Aziza Mustafa Zadeh

Aziza Mustafa Zadeh

Jazz, it seems, is still a man’s world. Up to now the only recognized roles for women in the Afro-American music of the last century have been as singers. Acclaimed female instrumentalists and composers are few and far in between - and, interestingly, almost all of them have been keyboard players: Lil Hardin, Shirley Scott, Marian McPartland, Carla Bley, Joanne Brackeen, Ireen Schweizer or Barbara Dennerlein.

Another name can be added to this roll of honour - AZIZA MUSTAFA-ZADEH. She was born in Baku, the capitol of the Soviet Republic of Aserbaidschan, on 19th of December 1969. Yet despite a mysterious name that could be straight out of Arabian Nights, this pianist and singer does not regard herself as the exotic product of a distant land. Since she was born, music has been an integral part of her life. Aziza Mustafa-Zadeh’s father is a legendary composer and pianist, who played an important role in making Jazz acceptable in Russia. Her mother is a trained and famous singer of traditional Aserbaidschan music, and has rarely left her daughter’s side during the constant rise of fame within the last decade. Aziza Mustafa Zadeh’s music is the natural, easy fusion of two fundamental elements: Jazz, the modern sound of freedom, and Mogam, the ancient music of wisdom and love.

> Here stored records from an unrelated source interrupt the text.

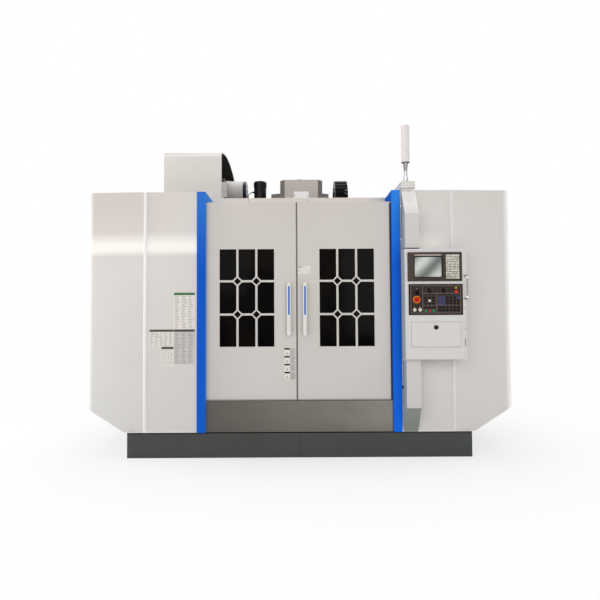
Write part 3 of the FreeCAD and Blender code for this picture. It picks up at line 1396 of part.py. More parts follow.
def electrical_cabinet():
    """Electrical cabinet on the column's back with a mounting plate inside, and its hinged door."""
    outer = block("cabinet_left", "cabinet_right", "column_back", "cabinet_back", "cabinet_bottom",
                  "cabinet_top")
    room = block("cabinet_left + cabinet_wall", "cabinet_right - cabinet_wall", "column_back + cabinet_wall",
                 "cabinet_back - cabinet_wall", "cabinet_bottom + cabinet_wall", "cabinet_top - cabinet_wall")
    mouth = block("cabinet_left + cabinet_lip", "cabinet_right - cabinet_lip",
                  "cabinet_back - cabinet_wall - 1", "cabinet_back + 1",
                  "cabinet_bottom + cabinet_lip", "cabinet_top - cabinet_lip")
    plate = block("cabinet_left + 3 * cabinet_lip", "cabinet_right - 3 * cabinet_lip",
                  "column_back + cabinet_wall", "column_back + cabinet_wall + cabinet_lip",
                  "cabinet_bottom + 3 * cabinet_lip", "cabinet_top - 3 * cabinet_lip")
    x, y = "cabinet_hinge_x", "cabinet_hinge_y"
    fixed = []
    swinging = []
    for low in ("cabinet_bottom + hinge_inset", "cabinet_top - hinge_inset - 2 * hinge_length"):
        middle = f"{low} + hinge_length"
        high = f"{middle} + hinge_length"
        fixed.append(rod("z", low, f"{middle} - running_gap", x, y, "hinge_radius"))
        fixed.append(block(f"{x} - hinge_radius / 2", "cabinet_left", f"{y} - hinge_strap - hinge_radius",
                           f"{y} - hinge_radius / 2", low, f"{middle} - running_gap"))
        swinging.append(rod("z", middle, high, x, y, "hinge_radius"))
        swinging.append(block(x, "cabinet_left", f"{y} - hinge_radius", y, middle, high))
    near = "cabinet_back + running_gap"
    sweep = block("cabinet_left - 5 * running_gap", "cabinet_left + 1", near, f"{y} + 1", "cabinet_bottom",
                  "cabinet_top")
    node("electrical_cabinet", joined(less(outer, room, mouth), plate, less(joined(*fixed), sweep)))
    door_pan = less(block("cabinet_left", "cabinet_right", near, y, "cabinet_bottom", "cabinet_top"),
                    block("cabinet_left + skin", "cabinet_right - skin", f"{near} - 1", f"{y} - skin",
                          "cabinet_bottom + skin", "cabinet_top - skin"))
    latch_z = "cabinet_bottom + cabinet_height / 2"
    latch = block("cabinet_right - latch_inset - latch_width", "cabinet_right - latch_inset", y,
                  f"{y} + cabinet_latch", f"{latch_z} - latch_height / 2", f"{latch_z} + latch_height / 2")
    node("cabinet_door", joined(door_pan, latch, *swinging))


def motor_cable():
    """Short cable from the changer motor down its left side to the cam box."""
    side = number("changer_x - changer_motor_radius")
    depth = number("front + changer_y")
    # each point is so far left of the motor and above the cam box
    route = [(0, 141), (30, 141), (53, 122), (60, 82), (43, 36), (43, 0)]
    points = [FreeCAD.Vector(side - left, depth, number("cam_box_top") + rise) for left, rise in route]
    turns = []
    for before, corner, after in zip(points, points[1:], points[2:]):
        runs = [(before - corner), (after - corner)]
        reach = 0.45 * min(run.Length for run in runs)
        start, end = [corner + run.normalize() * reach for run in runs]
        middle_out = (start + end) * 0.5 - corner
        half_turn = math.pi / 2 - middle_out.getAngle(start - corner)
        radius = reach / math.tan(half_turn)
        middle = corner + middle_out.normalize() * (radius / math.cos(half_turn) - radius)
        turns.append((start, middle, end))
        print(f"motor cable bend radius {radius:.1f} mm")
    edges = []
    last = points[0]
    for start, middle, end in turns:
        edges.append(Part.LineSegment(last, start).toShape())
        edges.append(Part.Arc(start, middle, end).toShape())
        last = end
    edges.append(Part.LineSegment(last, points[-1]).toShape())
    path = Part.Wire(edges)
    ring = Part.Wire(Part.makeCircle(number("cable_radius"), points[0], points[1] - points[0]))
    cable = doc.addObject("Part::Feature", "motor_cable")
    cable.Shape = path.makePipeShell([ring], True, False)
    expected = math.pi * number("cable_radius") ** 2 * path.Length
    print(f"motor cable volume {cable.Shape.Volume:.0f} mm3, section times length {expected:.0f} mm3")
    node("motor_cable", cable)


# ---------------------------------------------------------------- the machine

levelling_feet()
machine_bed()
column()
axis_motors()
ball_screws()
saddle()
work_table()
headstock()
spindle()
spindle_motor()
head_cover()
cable_chain()
chain_brackets()
tool_changer()
changer_arm()
magazine_disc()
change_pot()
magazine_carrier()
magazine_cover()
magazine_drive_motor()
wing_cover("left_wing_cover", "-")
wing_cover("right_wing_cover", "+")
pillar("left_pillar", "-")
pillar("right_pillar", "+")
door_header()
front_apron()
inner_guard("left_inner_guard", "-")
inner_guard("right_inner_guard", "+")
coolant_tank("coolant_tank_left", "-")
coolant_tank("coolant_tank_right", "+")
door("-", "left")
door("+", "right")
pendant_post()
pendant_box()
display_unit()
operator_panel()
controls()
tray_door()
pendant_handle()
signal_lamp()
electrical_cabinet()
motor_cable()
doc.recompute()

for item in doc.Objects:
    if "Invalid" in item.State or "Error" in item.State:
        raise RuntimeError(f"{item.Label} failed: {item.State}")
for piece in NODES:
    if piece.Shape.isNull() or not piece.Shape.isValid() or not piece.Shape.Solids:
        raise RuntimeError(f"{piece.Label} has no valid solid")
os.makedirs("parts", exist_ok=True)
for piece in NODES:
    piece.Shape.exportStep(f"parts/{piece.Label}.step")
print(f"{len(NODES)} sub-parts written")
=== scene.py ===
import math
import random
import bmesh
import bpy
from mathutils import Matrix, Vector

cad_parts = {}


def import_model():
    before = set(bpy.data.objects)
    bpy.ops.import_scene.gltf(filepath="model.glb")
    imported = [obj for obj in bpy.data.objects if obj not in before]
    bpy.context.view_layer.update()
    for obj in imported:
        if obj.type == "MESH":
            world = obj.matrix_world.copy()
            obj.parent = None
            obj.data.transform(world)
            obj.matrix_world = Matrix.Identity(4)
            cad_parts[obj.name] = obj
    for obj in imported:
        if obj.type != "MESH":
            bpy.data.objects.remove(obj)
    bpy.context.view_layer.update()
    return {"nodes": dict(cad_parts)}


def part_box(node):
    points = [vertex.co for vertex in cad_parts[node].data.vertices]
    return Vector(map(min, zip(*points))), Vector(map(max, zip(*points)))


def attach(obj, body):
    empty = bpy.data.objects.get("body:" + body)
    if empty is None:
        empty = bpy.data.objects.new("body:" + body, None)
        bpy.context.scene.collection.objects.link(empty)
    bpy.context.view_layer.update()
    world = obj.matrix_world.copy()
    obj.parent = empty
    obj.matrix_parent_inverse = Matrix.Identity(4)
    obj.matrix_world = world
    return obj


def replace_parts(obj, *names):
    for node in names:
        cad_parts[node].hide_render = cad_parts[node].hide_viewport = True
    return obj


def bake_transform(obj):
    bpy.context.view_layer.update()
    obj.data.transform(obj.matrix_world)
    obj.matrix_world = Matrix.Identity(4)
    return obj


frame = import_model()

SHARP = math.radians(35)      # an edge that turns by more than this is rounded
EVEN = (1.0, 1.0, 1.0)        # a texture that isn't stretched
AXES = {"X": (1, 2, 0), "Y": (0, 2, 1), "Z": (0, 1, 2)}     # the two coordinates across an axis, then its own


def low(name, axis):
    """The lowest coordinate of a CAD node along an axis."""
    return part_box(name)[0]["XYZ".index(axis)]


def high(name, axis):
    """The highest coordinate of a CAD node along an axis."""
    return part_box(name)[1]["XYZ".index(axis)]


def middle(name, axis):
    return (low(name, axis) + high(name, axis)) / 2


def span(name, axis, inset=0.0):
    """Both ends of a CAD node along an axis, moved inwards."""
    return (low(name, axis) + inset, high(name, axis) - inset)


def about(centre, half):
    """A range on both sides of a centre."""
    return (centre - half, centre + half)


def proud(face, rise, sink=0.0005):
    """The depth of something that stands out from a front face by a rise and is sunk into it a little."""
    return (face - rise, face + sink)


def arc(steps, turn=math.pi):
    """Angles from zero to a turn, with both ends."""
    return [turn * i / steps for i in range(steps + 1)]


def spot(axis, across, up, along):
    """A point from its two coordinates across an axis and the one along it."""
    point = [0.0, 0.0, 0.0]
    for index, value in zip(AXES[axis], (across, up, along)):
        point[index] = value
    return point


def link(item):
    """Put a new object into the scene."""
    bpy.context.scene.collection.objects.link(item)
    return item


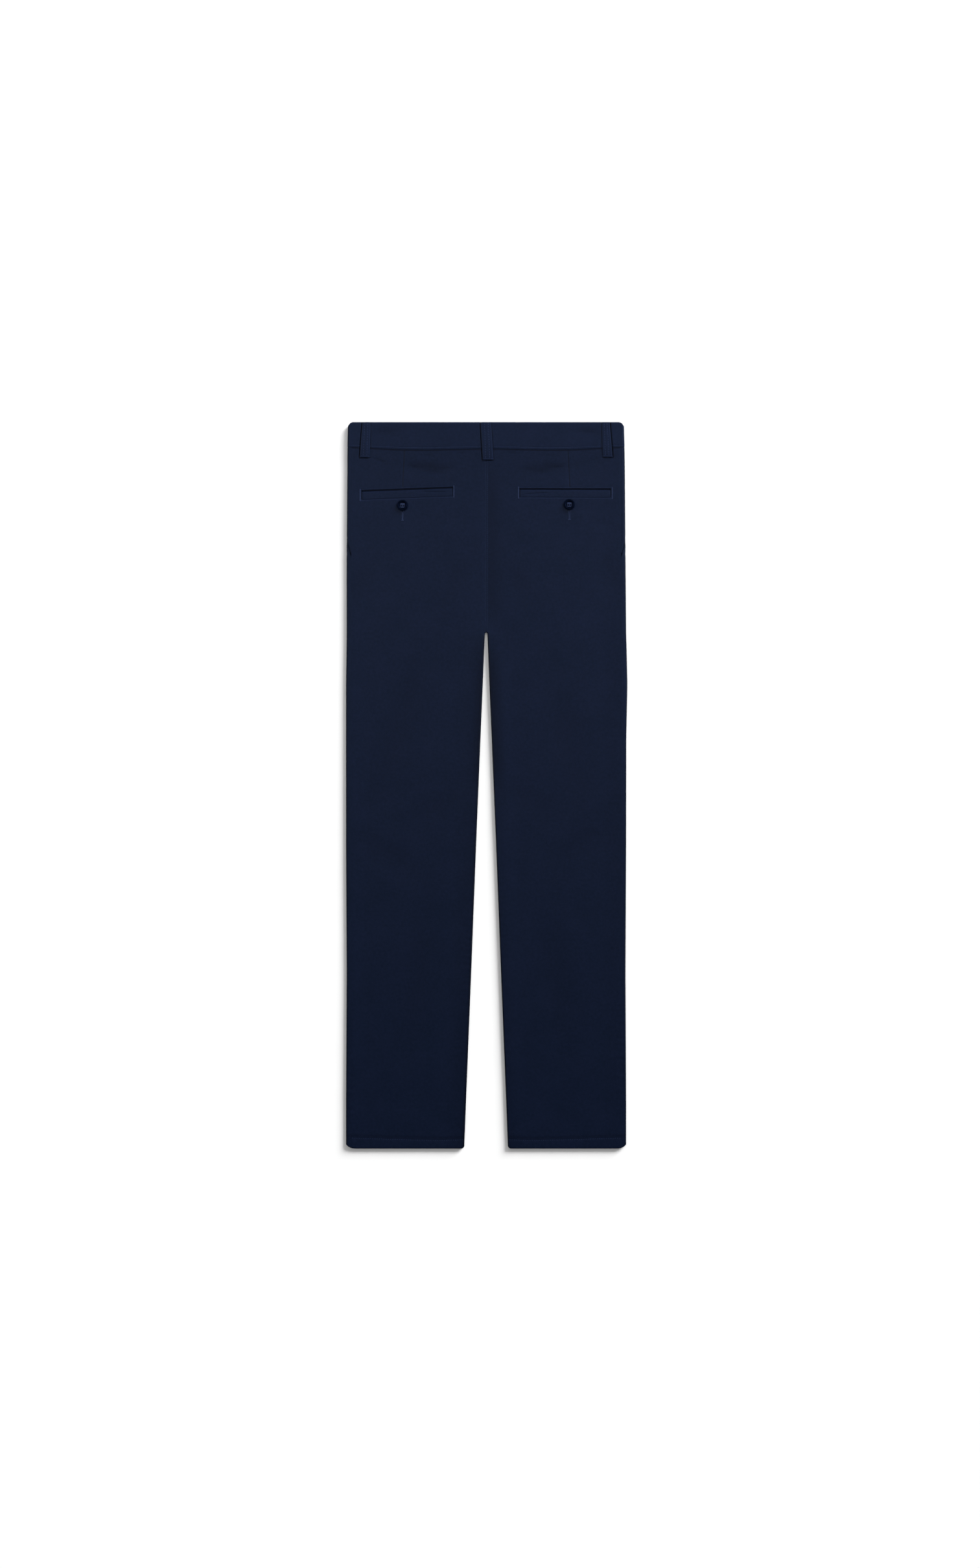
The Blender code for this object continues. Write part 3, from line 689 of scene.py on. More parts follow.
def lift_of_front(x: Array, drop: Array) -> Array:
    """How far the front is raised where it lies on its belt loops and its button.

    Args:
        x: distance to the right of the centre seams.
        drop: drops of the places.

    Returns:
        The lift in millimetres.
    """
    lift = np.zeros(np.broadcast(x, drop).shape)
    for loop in FRONT_LOOPS:
        sideways = np.abs(x - loop.x_top) - 0.5 * loop.width_top
        off = np.maximum(np.maximum(sideways, loop.top - drop), drop - loop.end)
        lift = np.maximum(lift, LOOP_LIFT * fall((off - LIFT_MARGIN) / 6.0))
    off = np.maximum(np.abs(x - FRONT_BUTTON.x), np.abs(drop - FRONT_BUTTON.drop)) - FRONT_BUTTON.radius
    return np.maximum(lift, BUTTON_LIFT * fall((off - LIFT_MARGIN) / 9.5))


def clear_selection() -> None:
    """Deselects everything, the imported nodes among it."""
    bpy.ops.object.select_all(action="DESELECT")


def only(piece: Piece) -> None:
    """Selects one object alone and makes it the active one.

    Args:
        piece: the object.
    """
    clear_selection()
    piece.select_set(True)
    bpy.context.view_layer.objects.active = piece


def read_points(piece: Piece) -> Array:
    """The piece's vertices, one row each.

    Args:
        piece: the piece.

    Returns:
        The vertices' places.
    """
    flat = np.empty(len(piece.data.vertices) * 3)
    piece.data.vertices.foreach_get("co", flat)
    return flat.reshape(-1, 3)


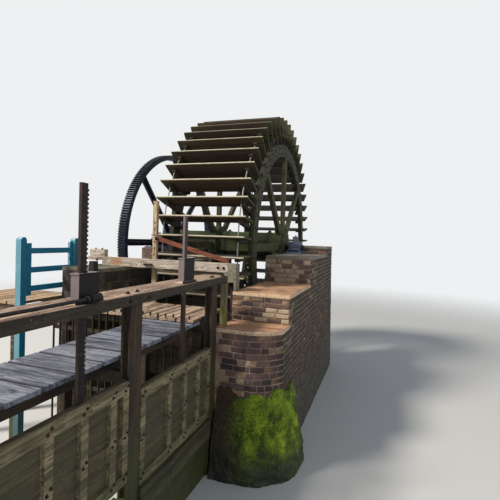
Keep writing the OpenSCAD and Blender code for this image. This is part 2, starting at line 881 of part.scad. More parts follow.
module race_gate_stem() {
    y1 = stem_y0 + stem_d;
    face_x = stem_x + stem_w / 2;
    color("#c8b487") difference() {
        span([stem_x - stem_w / 2, stem_y0, race_leaf_z0 + race_leaf_h], [face_x, y1, stem_top_z]);
        for (z = [peg_z0 : peg_step : prop_pin_z + 2 * peg_step]) translate([stem_x, stem_y0 - 1, z])
            rotate([-90, 0, 0]) cylinder(r = peg_r, h = stem_d + 2, $fn = 24);
    }
    color("#3a3532") {
        span([face_x, stem_y0, prop_pin_z - pin_plate],
            [prop_pin_x + prop_h / 2, y1 - strap_gap, prop_pin_z + pin_plate]);
        translate([prop_pin_x, prop_y0 - strap_t, prop_pin_z]) rotate([-90, 0, 0])
            cylinder(r = prop_pin_r, h = stem_y0 - prop_y0 + strap_t, $fn = 32);
    }
}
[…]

Though she first sang in public at the age of three-and-a-half, it was a piano concert, which actually brought the turning point in her life. When she was fourteen, she gave up ballet, ice-skating and painting overnight and put all her energie into the piano. It was not long before she was playing her first „compositions“ to her girlfriend over the phone - paraphrased fantasies á la Johann Sebastian Bach. She even wrote improvisations on the codas of piano sonatas by Mozart and Beethoven. Her classical training at a Music Conservatory did nothing to repress the abundant, manifold exuberance she brings to her playing. In fusing Jazz, Aserbaidschan folklore and classical elements she has developed an intensely personal style the like of which has not been heard before. Her virtuoso, polyphonous approach is broad enough to encompass all the forms and structure of western classical music, from Bach to Beethoven to Ravel. Weaving in and out of them are recurrent leitmotifs from the world of folklore; and yet, in a wider sense, her free-ranging work must still be classified as Jazz. Though no direct influences can be identified, there are occasional traces of the elegant touch and fascinating tonality of pianist Bill Evans. When she sings Aziza Mustafa-Zadeh builds up layer upon layer of her wordless vocals, reminiscent of the scat vocals of Ella Fitzgerald or Sarah Vaughn, into complex musical structures.
And when she sings in the melismatic micro-intervals characteristic of her homeland, in absolute syncronicity with the effervescent piano runs that scamper right across the keyboard, then she has reached the state where sometimes, as she likes to put it, „my hands are jealous of my voice“. In such moments, the multi-talented Aziza Mustafa-Zadeh is locked in mortal combat with herself.

With every note she plays, Aziza Mustafa-Zadeh offers herself up anew. She lays herself bare, driven by the quest for total artistic expression - albeit beyond the atonal, expressionistic screaming of Eastern European Free Jazz. In her music, she retains complete freedom in her choice of style and form, avoiding the pitfalls radical dogmatism which have plagued much improvised music in the past. She plays with all the naive energie and joy of a small child, yet couples it with the mature discipline and intelligence of an adult. It is this which lends her work, transcending the frontiers between Jazz, Aserbaidschan folk and classical music, its special quality: it sounds strangely familiar. Yet it also sounds intriguingly new.

Aziza Mustafa-Zadeh sums up this fascinating symbiosis of different heritages in her own succinct, prosaic way: „The rainbow has many colours. The soul, too, has many different shades.“ Unquestionably, these words can applied equally well to the artist herself, and to the way she views the world around her.